Abstract

Intensive dairy operations in Australia regularly apply P fertiliser to maintain productive pasture species. However, extractable soil test P (STP) concentrations in this industry commonly exceed those required to maximise pasture production, a situation which can increase the risk of P loss to surrounding waterways. The current study examined relationships between STP (Olsen P and CaCl2 P) and surface runoff P concentrations from a red silty loam (Ferrosol), commonly used for pasture production in south-eastern Australia. Soil was mixed and re-packed into soil trays and a rainfall simulator was used to generate surface runoff. A wide range of soil Olsen P concentrations (0–20 mm, 15–724 mg/kg; 0–100 mm, 9–166 mg/kg) was created by surface-applying a range of P fertiliser rates 8 months before the rainfall simulations. A comparison of the 2 STP methods suggests that Australian soils have higher labile P concentrations for given Olsen P concentrations compared with those measured internationally, suggesting a greater likelihood of P loss in runoff.
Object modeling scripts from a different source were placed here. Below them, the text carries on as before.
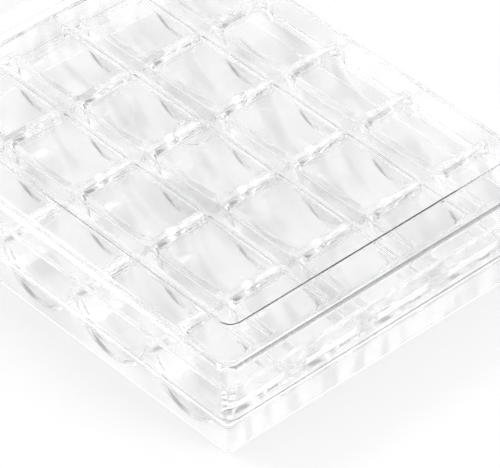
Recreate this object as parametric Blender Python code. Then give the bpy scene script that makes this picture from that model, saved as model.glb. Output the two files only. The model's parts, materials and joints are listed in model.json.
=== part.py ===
"""Clear bobbin storage box: a tray of half-round pockets under a deep lift-off lid.

Metres, +Z up. X runs along the pocket rows (the long side), Y across them.
The origin is the centre of the footprint, on the surface that the box stands on.
"""

import math

import bmesh
import bpy

# The bobbin that each pocket holds on its edge, and the room above it under the lid.
BOBBIN_DIAMETER = 0.0205
HEADROOM = 0.0014

# Pockets.
ROW_COUNT = 5
POCKETS_PER_ROW = 5
POCKET_RADIUS = 0.01125
POCKET_WIDTH = 0.0144
POCKET_DEPTH = 0.0102
POCKET_WALL = 0.0011
RIDGE_WIDTH = 0.0021
RIDGE_DEPTH = 0.0026
ARC_STEPS = 16

# Hollow channels between the rows, closed on top by a bridge.
CHANNEL_WIDTH = 0.0066
BRIDGE_THICKNESS = 0.0012

# Outer wall of the tray: a band that shows below the lid, and a neck that the lid slides over.
FOOT_CLEARANCE = 0.0012
BAND_HEIGHT = 0.0075
BAND_WALL = 0.0011
BAND_CORNER_RADIUS = 0.0012
SHOULDER_THICKNESS = 0.0012
NECK_WALL = 0.0013
RIM_HEIGHT = 0.0034
CORNER_STEPS = 6

# Lid.
LID_WALL = 0.0013
LID_TOP = 0.0012
LID_CLEARANCE = 0.0003
LID_SEAT_GAP = 0.0003
LID_CORNER_RADIUS = 0.0034
LID_EDGE_RADIUS = 0.0024
LID_INNER_EDGE_RADIUS = 0.0004
LID_EDGE_STEPS = 4
PANEL_INSET = 0.0082
PANEL_CORNER_RADIUS = 0.0028
PANEL_STEP_HEIGHT = 0.0002
PANEL_STEP_RUN = 0.0003
BORDER_SLOPE = math.radians(12)

# How far a cutter or a joined piece runs past the face that it crosses.
OVERRUN = 0.002

# Looks: the plastic, and the angle below which neighbouring faces shade as one.
PLASTIC_IOR = 1.59
PLASTIC_ROUGHNESS = 0.04
TRAY_TINT = (0.93, 0.94, 0.95, 1)
LID_TINT = (0.96, 0.97, 0.97, 1)
SMOOTH_ANGLE = math.radians(30)

# Worked out from the sizes above.
POCKET_RISE = POCKET_RADIUS - POCKET_DEPTH
HALF_MOUTH = math.sqrt(POCKET_RADIUS**2 - POCKET_RISE**2)
POCKET_PITCH = 2 * HALF_MOUTH + RIDGE_WIDTH
ROW_PITCH = POCKET_WIDTH + CHANNEL_WIDTH
FLOOR_Z = FOOT_CLEARANCE + POCKET_WALL
PLATEAU_Z = FLOOR_Z + POCKET_DEPTH
POCKET_AXIS_Z = PLATEAU_Z + POCKET_RISE
RIM_Z = PLATEAU_Z + RIM_HEIGHT
INNER_LENGTH = POCKETS_PER_ROW * POCKET_PITCH - RIDGE_WIDTH
INNER_WIDTH = ROW_COUNT * ROW_PITCH - CHANNEL_WIDTH
NECK_LENGTH = INNER_LENGTH + 2 * NECK_WALL
NECK_WIDTH = INNER_WIDTH + 2 * NECK_WALL
OUTER_LENGTH = NECK_LENGTH + 2 * (LID_CLEARANCE + LID_WALL)
OUTER_WIDTH = NECK_WIDTH + 2 * (LID_CLEARANCE + LID_WALL)
NECK_CORNER_RADIUS = LID_CORNER_RADIUS - LID_WALL - LID_CLEARANCE
SHOULDER_Z = BAND_HEIGHT - SHOULDER_THICKNESS
CEILING_Z = FLOOR_Z + BOBBIN_DIAMETER + HEADROOM
PANEL_Z = CEILING_Z + LID_TOP
SKIRT_Z = BAND_HEIGHT + LID_SEAT_GAP


def clear_scene():
    for thing in list(bpy.data.objects):
        bpy.data.objects.remove(thing, do_unlink=True)


def clear_plastic(name, tint):
    """Water-clear polystyrene with a faint tint."""
    material = bpy.data.materials.new(name)
    material.use_nodes = True
    shader = material.node_tree.nodes["Principled BSDF"]
    shader.inputs["Base Color"].default_value = tint
    shader.inputs["Roughness"].default_value = PLASTIC_ROUGHNESS
    shader.inputs["Metallic"].default_value = 0
    shader.inputs["IOR"].default_value = PLASTIC_IOR
    shader.inputs["Transmission Weight"].default_value = 1
    return material


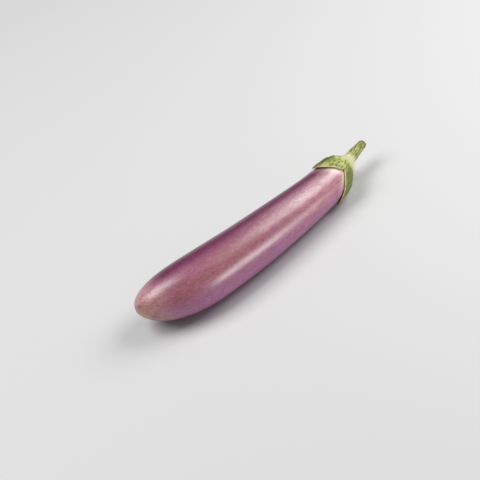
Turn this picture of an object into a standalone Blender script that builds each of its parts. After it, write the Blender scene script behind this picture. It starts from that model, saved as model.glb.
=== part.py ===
"""A slender pale-purple eggplant as picked, lying on its side on a small flat spot.

It has three solids, each with its own function: the fruit, the lobed calyx that caps its
shoulder, and the cut stem that stands on the calyx. Every one of them is first laid out around a
straight axis, where x runs from the blossom end to the shoulder, and then bent with the fruit, so
what fits together straight still fits once it is bent.

Angles round the axis are in degrees from the top of the lying fruit, turning towards -Y.
"""

import math

import bmesh
import bpy
from mathutils import Vector

# The fruit, in metres.
FRUIT_LENGTH = 0.2035  # blossom end to the middle of the shoulder, along the axis
BELLY_RADIUS = 0.0211
NECK_RADIUS = 0.0137
BLOSSOM_END_LENGTH = 0.0586  # from the blossom end to the widest ring
SHOULDER_LENGTH = 0.021  # the rounding from the neck over to the stem
BLOSSOM_END_FULLNESS = 2.5  # 2 is an ellipse, more is blunter
SHOULDER_FULLNESS = 2.2
NECK_TAPER_EASE = 1.34  # 1 narrows evenly from belly to shoulder, more keeps the belly full

# How the fruit is bent and how it lies. The belly bows out towards -Y.
BLOSSOM_END_BEND = 0.0113  # how far each end has bent away from the belly's own direction
NECK_BEND = 0.0116
CROOK_LENGTH = 0.045  # the last of the neck, which bends a little more
CROOK_SIDE_BEND = 0.0017
CROOK_UP_BEND = 0.0027
LEAN_SHARE = 0.85  # the neck end is thinner, so the fruit leans that share of its taper towards it
LEAN = math.atan(LEAN_SHARE * (BELLY_RADIUS - NECK_RADIUS) / FRUIT_LENGTH)
REST_DEPTH = 0.00045  # how much of the round underside is pressed flat

# The calyx, in metres along the fruit's surface from the middle of the shoulder.
FIT_GAP = 0.0003  # between neighbouring solids
CALYX_THICKNESS = 0.0014
MARGIN_THICKNESS = 0.0008  # at the calyx's free edge
MIDRIB_HEIGHT = 0.0005  # what stands up along the middle of each lobe
COLLAR_HEIGHT = 0.0050  # the fleshy collar under the stem, above the calyx
COLLAR_SPREAD = 0.0095  # how far the collar runs out over the calyx, from the stem's side
COLLAR_EASE = 2.8  # 1 is a straight cone, more is a hollower flare

# Each lobe: the angle of its tip, how far the tip reaches, and how far the fold along its middle
# stands off the fruit. Then the notch after it: its angle and how far it reaches.
LOBES = (
    (-36.0, 0.0328, 0.0020, 42.0, 0.0178),
    (126.0, 0.0358, 0.0004, 162.0, 0.0200),
    (198.0, 0.0330, 0.0008, 228.0, 0.0205),
    (258.0, 0.0345, 0.0012, 294.0, 0.0200),
)
LOBE_FULLNESS = 0.85  # 1 gives straight-sided lobes, less gives fuller ones
FOLD_EASE = 0.65  # 1 puts the top of each fold halfway out, less puts it nearer the stem
EDGE_LIFT = 0.0005  # how far the free edge has curled away from the fruit
TIP_LIFT = 0.0008  # and how much further each tip has

# The stem, in metres.
STEM_BASE_RADIUS = 0.0054
STEM_END_RADIUS = 0.0039
STEM_LENGTH = 0.0210  # from the collar to the cut
STEM_RIDGES = 5
STEM_RIDGE_HEIGHT = 0.00022
STEM_BEND = 0.0002  # how far the cut end has bent back towards -Y
CUT_BEVEL = 0.0005

# How finely the solids are faceted.
SIDES = 60  # round the fruit and the calyx alike, so that their facets lie face to face
FRUIT_RINGS = 46
CALYX_RINGS = 16
STEM_SIDES = 40
STEM_RINGS = 12
MERIDIAN_SAMPLES = 400


def fruit_radius(x):
    """The fruit's radius at x, from 0 at the blossom end to FRUIT_LENGTH at the shoulder."""
    shoulder_from = FRUIT_LENGTH - SHOULDER_LENGTH
    past_belly = max(0.0, x - BLOSSOM_END_LENGTH) / (FRUIT_LENGTH - BLOSSOM_END_LENGTH)
    radius = BELLY_RADIUS - (BELLY_RADIUS - NECK_RADIUS) * past_belly**NECK_TAPER_EASE
    if x < BLOSSOM_END_LENGTH:
        before = 1.0 - x / BLOSSOM_END_LENGTH
        radius *= math.sqrt(max(0.0, 1.0 - before**BLOSSOM_END_FULLNESS))
    if x > shoulder_from:
        past = (x - shoulder_from) / SHOULDER_LENGTH
        radius *= math.sqrt(max(0.0, 1.0 - past**SHOULDER_FULLNESS))
    return radius


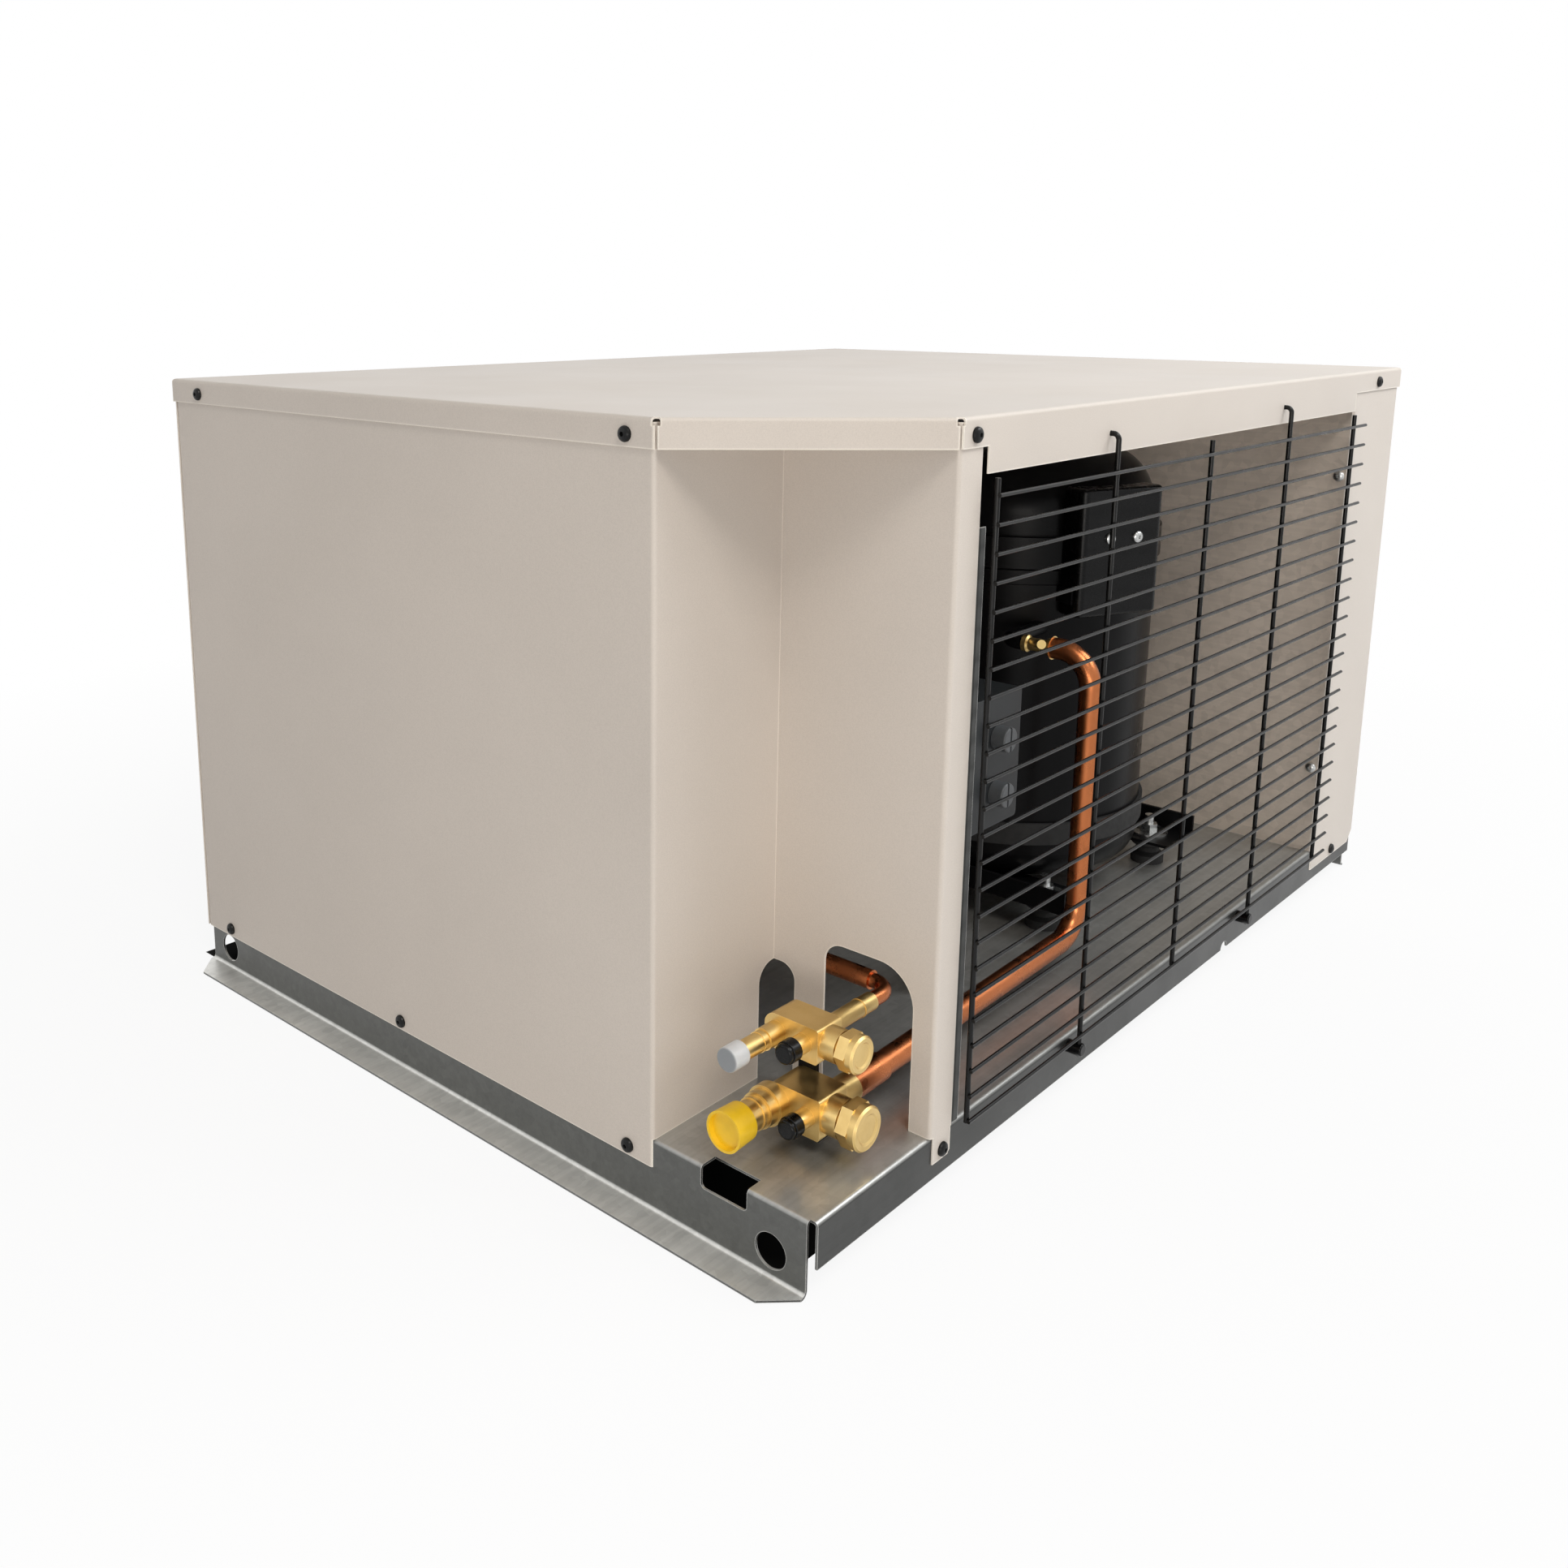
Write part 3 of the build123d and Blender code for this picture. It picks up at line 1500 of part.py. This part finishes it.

Furthermore, significant curvilinear relationships between STP and dissolved reactive P (DRP <0.45 µm) in surface runoff for both Olsen P depths (0–20 mm, r2 = 0.94; 0–100 mm, r2 = 0.91; P < 0.01) were determined, as well as significant linear relationships between DRP and both CaCl2 depths (0–20 mm, r2 = 0.83; 0–100 mm, r2 = 0.92; P < 0.01). This confirmed that the concentrations of P in surface runoff increased with increasing STP, providing further evidence of an urgent need to reduce excessive STP concentrations, to reduce the risk of P loss to the environment.